## OBJECTIVE
Copy out exactly the lines from the start of the data to the line containing "ring_rear_t = 2.3". Include both.

## SUPPLIED INFORMATION
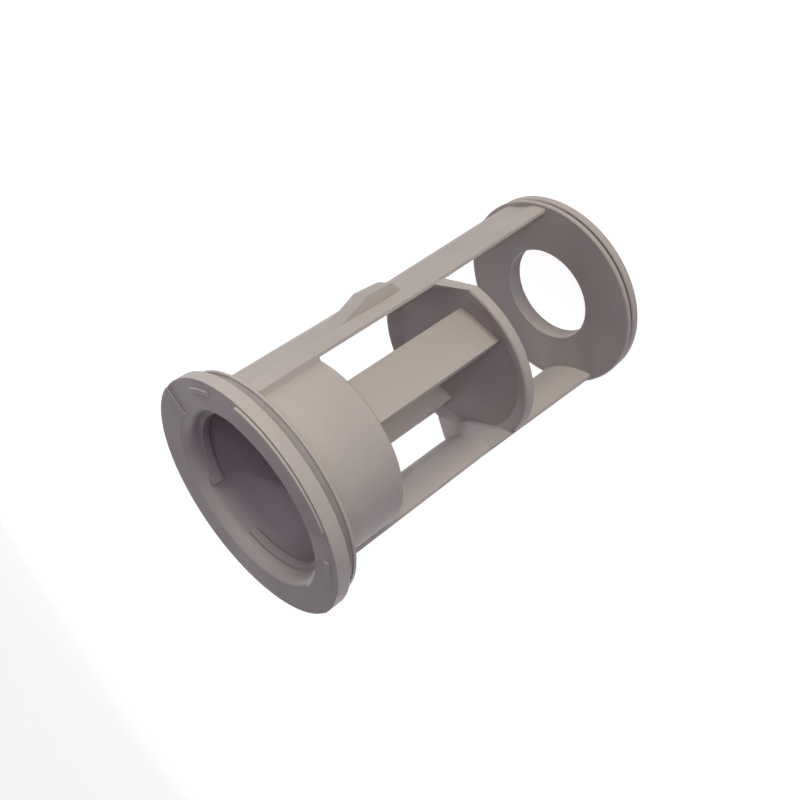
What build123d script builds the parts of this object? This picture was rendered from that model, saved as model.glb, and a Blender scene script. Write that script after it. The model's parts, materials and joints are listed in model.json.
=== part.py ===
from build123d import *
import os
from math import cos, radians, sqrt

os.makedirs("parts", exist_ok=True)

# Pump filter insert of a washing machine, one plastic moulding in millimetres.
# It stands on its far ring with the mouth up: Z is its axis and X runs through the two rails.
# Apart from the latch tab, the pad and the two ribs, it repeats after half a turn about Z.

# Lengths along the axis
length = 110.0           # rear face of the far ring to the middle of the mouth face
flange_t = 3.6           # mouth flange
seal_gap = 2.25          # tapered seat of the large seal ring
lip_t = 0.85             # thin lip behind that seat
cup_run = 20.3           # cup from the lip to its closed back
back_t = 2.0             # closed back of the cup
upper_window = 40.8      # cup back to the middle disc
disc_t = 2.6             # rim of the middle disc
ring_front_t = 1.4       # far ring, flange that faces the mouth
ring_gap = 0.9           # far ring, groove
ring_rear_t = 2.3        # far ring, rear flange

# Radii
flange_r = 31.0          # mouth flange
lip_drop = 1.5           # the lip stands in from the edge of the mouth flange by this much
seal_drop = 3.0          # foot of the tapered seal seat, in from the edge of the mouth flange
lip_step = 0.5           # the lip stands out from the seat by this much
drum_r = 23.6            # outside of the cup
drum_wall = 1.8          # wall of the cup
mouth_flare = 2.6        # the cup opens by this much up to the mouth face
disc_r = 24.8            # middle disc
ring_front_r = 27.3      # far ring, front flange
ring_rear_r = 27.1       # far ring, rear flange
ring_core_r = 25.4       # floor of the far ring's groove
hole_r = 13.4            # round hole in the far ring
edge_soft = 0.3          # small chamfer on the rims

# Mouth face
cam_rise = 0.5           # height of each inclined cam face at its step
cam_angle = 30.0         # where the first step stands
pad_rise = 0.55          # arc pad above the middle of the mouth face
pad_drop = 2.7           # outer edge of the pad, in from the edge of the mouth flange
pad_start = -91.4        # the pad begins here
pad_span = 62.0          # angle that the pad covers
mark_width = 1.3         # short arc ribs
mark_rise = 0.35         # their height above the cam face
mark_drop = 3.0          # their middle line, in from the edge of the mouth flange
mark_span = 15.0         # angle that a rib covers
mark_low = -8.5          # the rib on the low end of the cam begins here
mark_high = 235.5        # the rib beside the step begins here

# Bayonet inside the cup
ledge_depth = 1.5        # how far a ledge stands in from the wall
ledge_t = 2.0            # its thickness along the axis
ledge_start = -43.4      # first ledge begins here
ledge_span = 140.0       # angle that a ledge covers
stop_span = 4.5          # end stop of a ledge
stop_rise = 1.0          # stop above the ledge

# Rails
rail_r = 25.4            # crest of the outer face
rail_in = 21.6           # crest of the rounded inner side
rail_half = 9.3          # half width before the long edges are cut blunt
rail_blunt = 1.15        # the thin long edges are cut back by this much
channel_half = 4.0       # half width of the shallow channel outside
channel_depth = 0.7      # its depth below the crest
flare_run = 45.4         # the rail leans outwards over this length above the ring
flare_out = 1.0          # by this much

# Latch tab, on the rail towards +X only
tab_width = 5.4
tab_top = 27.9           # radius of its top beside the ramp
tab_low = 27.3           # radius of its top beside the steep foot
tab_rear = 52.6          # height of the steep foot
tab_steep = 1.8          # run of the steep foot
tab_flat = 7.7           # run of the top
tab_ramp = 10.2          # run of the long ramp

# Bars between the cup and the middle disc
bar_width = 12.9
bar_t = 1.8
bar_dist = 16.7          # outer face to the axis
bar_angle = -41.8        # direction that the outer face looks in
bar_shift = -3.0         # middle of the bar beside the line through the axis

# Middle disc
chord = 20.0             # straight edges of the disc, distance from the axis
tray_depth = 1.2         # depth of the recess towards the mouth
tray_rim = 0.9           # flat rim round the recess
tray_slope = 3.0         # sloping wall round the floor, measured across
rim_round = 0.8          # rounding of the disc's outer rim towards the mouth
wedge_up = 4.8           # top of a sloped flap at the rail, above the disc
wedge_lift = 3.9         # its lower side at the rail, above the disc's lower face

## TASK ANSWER
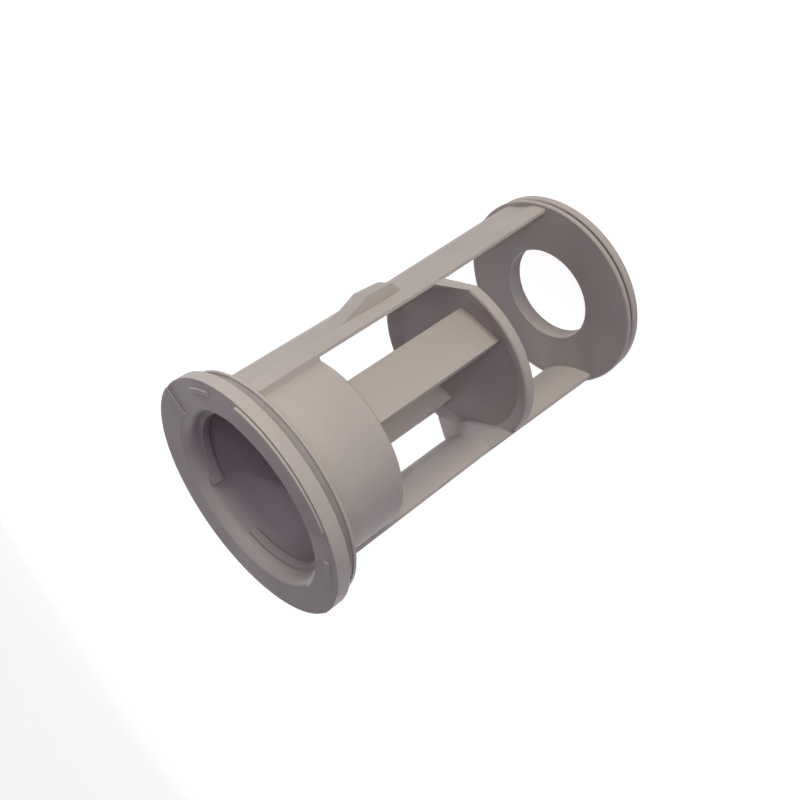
What build123d script builds the parts of this object? This picture was rendered from that model, saved as model.glb, and a Blender scene script. Write that script after it. The model's parts, materials and joints are listed in model.json.
=== part.py ===
from build123d import *
import os
from math import cos, radians, sqrt

os.makedirs("parts", exist_ok=True)

# Pump filter insert of a washing machine, one plastic moulding in millimetres.
# It stands on its far ring with the mouth up: Z is its axis and X runs through the two rails.
# Apart from the latch tab, the pad and the two ribs, it repeats after half a turn about Z.

# Lengths along the axis
length = 110.0           # rear face of the far ring to the middle of the mouth face
flange_t = 3.6           # mouth flange
seal_gap = 2.25          # tapered seat of the large seal ring
lip_t = 0.85             # thin lip behind that seat
cup_run = 20.3           # cup from the lip to its closed back
back_t = 2.0             # closed back of the cup
upper_window = 40.8      # cup back to the middle disc
disc_t = 2.6             # rim of the middle disc
ring_front_t = 1.4       # far ring, flange that faces the mouth
ring_gap = 0.9           # far ring, groove
ring_rear_t = 2.3        # far ring, rear flange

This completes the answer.